# Given request
How many lines hold the string "code"? Reply with the number alone.

# Records provided
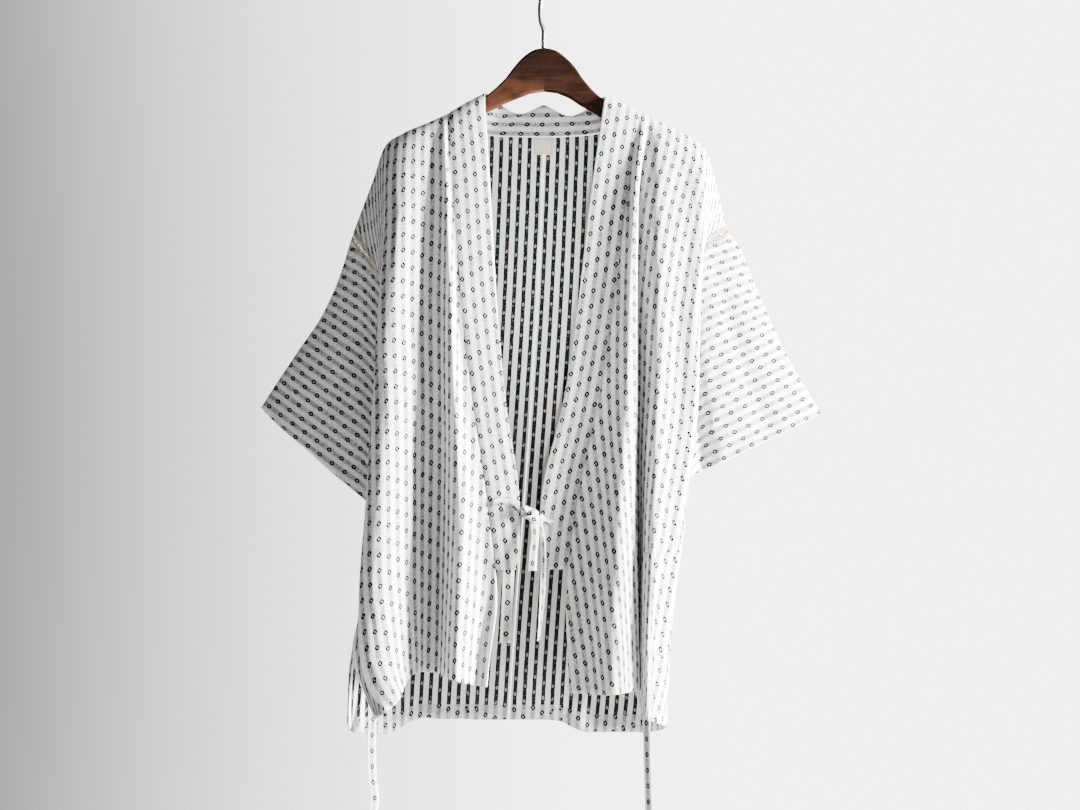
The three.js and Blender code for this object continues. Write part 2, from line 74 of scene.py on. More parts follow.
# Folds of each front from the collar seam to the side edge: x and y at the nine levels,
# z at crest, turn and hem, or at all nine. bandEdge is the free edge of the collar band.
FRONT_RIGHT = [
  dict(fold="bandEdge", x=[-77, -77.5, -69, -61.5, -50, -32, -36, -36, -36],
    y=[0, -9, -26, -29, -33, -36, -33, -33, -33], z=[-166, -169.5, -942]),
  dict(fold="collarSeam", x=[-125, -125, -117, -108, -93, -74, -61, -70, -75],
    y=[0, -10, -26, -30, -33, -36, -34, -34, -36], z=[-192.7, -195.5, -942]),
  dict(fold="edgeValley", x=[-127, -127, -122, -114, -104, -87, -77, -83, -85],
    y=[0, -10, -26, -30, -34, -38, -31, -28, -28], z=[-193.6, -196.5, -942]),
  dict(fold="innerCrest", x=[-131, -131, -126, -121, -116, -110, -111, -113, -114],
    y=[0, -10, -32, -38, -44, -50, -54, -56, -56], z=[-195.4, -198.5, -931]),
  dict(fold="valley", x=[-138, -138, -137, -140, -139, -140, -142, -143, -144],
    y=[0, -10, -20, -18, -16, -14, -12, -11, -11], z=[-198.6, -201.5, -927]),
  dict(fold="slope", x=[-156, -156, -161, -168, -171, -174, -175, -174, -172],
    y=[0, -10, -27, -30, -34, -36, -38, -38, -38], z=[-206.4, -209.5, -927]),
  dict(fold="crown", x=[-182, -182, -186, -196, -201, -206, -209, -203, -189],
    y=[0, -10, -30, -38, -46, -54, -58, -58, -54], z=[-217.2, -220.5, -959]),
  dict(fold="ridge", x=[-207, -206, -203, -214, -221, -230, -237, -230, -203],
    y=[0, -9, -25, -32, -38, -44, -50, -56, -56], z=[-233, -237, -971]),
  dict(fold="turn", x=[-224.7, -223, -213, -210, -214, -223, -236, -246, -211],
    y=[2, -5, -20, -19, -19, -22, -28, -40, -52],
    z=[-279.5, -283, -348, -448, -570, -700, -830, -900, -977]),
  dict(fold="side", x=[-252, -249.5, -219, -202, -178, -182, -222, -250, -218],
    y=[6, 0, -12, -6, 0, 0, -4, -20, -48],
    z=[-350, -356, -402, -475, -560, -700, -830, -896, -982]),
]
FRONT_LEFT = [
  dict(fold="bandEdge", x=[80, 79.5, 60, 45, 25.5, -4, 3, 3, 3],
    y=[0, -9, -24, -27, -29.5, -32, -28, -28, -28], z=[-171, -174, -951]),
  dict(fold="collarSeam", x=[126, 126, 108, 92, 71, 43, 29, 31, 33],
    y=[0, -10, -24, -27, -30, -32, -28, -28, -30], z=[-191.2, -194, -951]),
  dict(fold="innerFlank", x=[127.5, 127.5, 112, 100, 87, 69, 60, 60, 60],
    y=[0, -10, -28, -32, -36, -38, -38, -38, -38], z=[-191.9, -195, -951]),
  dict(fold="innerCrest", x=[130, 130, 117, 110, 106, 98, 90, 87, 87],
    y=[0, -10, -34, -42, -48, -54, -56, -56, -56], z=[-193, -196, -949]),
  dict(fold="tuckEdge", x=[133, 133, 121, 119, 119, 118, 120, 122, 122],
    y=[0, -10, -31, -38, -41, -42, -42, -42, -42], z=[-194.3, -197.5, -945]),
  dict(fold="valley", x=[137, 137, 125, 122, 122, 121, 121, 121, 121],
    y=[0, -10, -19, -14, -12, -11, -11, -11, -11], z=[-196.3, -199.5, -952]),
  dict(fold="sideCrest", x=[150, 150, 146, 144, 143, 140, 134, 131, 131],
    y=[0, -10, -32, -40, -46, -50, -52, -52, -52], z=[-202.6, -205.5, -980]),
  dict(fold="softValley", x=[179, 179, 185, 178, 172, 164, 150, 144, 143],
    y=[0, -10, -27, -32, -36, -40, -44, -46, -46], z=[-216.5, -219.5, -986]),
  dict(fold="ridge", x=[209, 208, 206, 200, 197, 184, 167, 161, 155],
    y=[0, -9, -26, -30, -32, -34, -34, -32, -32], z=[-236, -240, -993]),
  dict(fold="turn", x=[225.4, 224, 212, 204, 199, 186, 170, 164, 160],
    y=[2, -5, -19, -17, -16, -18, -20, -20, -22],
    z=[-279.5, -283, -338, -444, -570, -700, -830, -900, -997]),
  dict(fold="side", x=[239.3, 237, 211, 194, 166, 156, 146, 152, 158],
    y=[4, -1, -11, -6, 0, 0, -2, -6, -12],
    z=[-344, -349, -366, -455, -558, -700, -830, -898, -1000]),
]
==
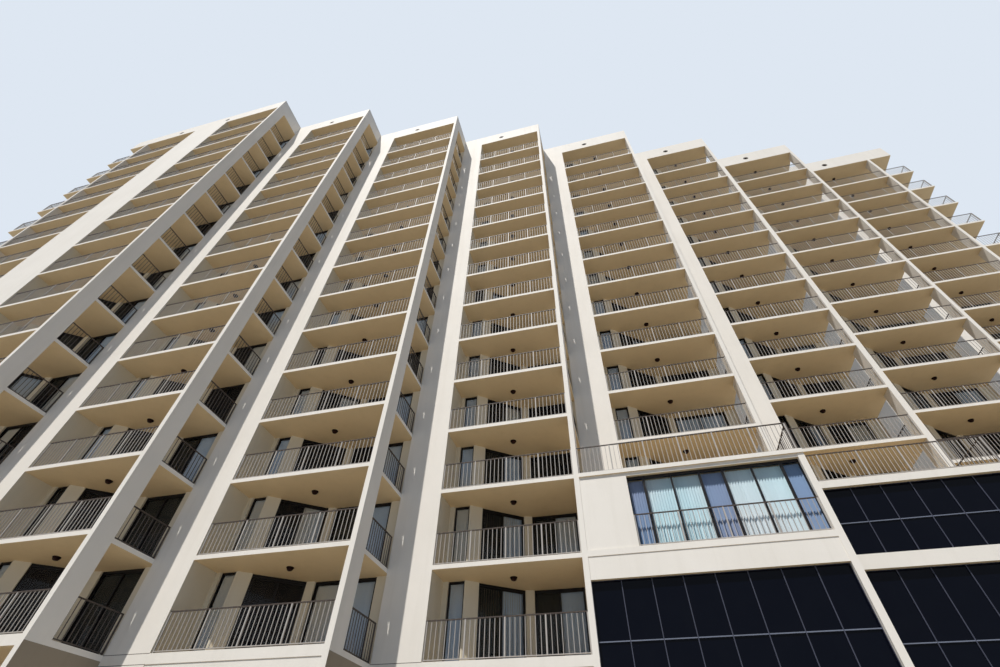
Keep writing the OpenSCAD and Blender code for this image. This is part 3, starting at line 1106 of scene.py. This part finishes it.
---
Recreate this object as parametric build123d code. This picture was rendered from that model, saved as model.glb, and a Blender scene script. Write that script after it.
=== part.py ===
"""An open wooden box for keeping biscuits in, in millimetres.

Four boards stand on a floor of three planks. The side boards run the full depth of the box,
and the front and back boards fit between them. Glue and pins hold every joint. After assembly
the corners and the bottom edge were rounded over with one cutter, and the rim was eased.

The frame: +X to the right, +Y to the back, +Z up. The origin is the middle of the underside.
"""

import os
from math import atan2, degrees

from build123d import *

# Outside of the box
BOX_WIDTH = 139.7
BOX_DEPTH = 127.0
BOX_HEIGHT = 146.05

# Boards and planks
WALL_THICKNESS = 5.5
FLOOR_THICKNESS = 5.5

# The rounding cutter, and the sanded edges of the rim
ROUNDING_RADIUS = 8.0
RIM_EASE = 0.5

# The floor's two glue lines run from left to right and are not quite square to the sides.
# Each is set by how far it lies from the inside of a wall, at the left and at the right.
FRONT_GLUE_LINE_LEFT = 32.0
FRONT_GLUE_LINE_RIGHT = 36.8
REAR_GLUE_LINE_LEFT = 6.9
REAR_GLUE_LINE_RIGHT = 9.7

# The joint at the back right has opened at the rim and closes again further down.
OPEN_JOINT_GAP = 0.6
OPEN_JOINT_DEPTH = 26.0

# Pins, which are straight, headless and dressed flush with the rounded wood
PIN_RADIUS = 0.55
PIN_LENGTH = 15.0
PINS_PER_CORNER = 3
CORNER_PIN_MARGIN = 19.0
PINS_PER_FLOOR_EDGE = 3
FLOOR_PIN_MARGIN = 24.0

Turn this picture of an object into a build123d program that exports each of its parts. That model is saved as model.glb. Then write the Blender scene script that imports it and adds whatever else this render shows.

# Task answer
3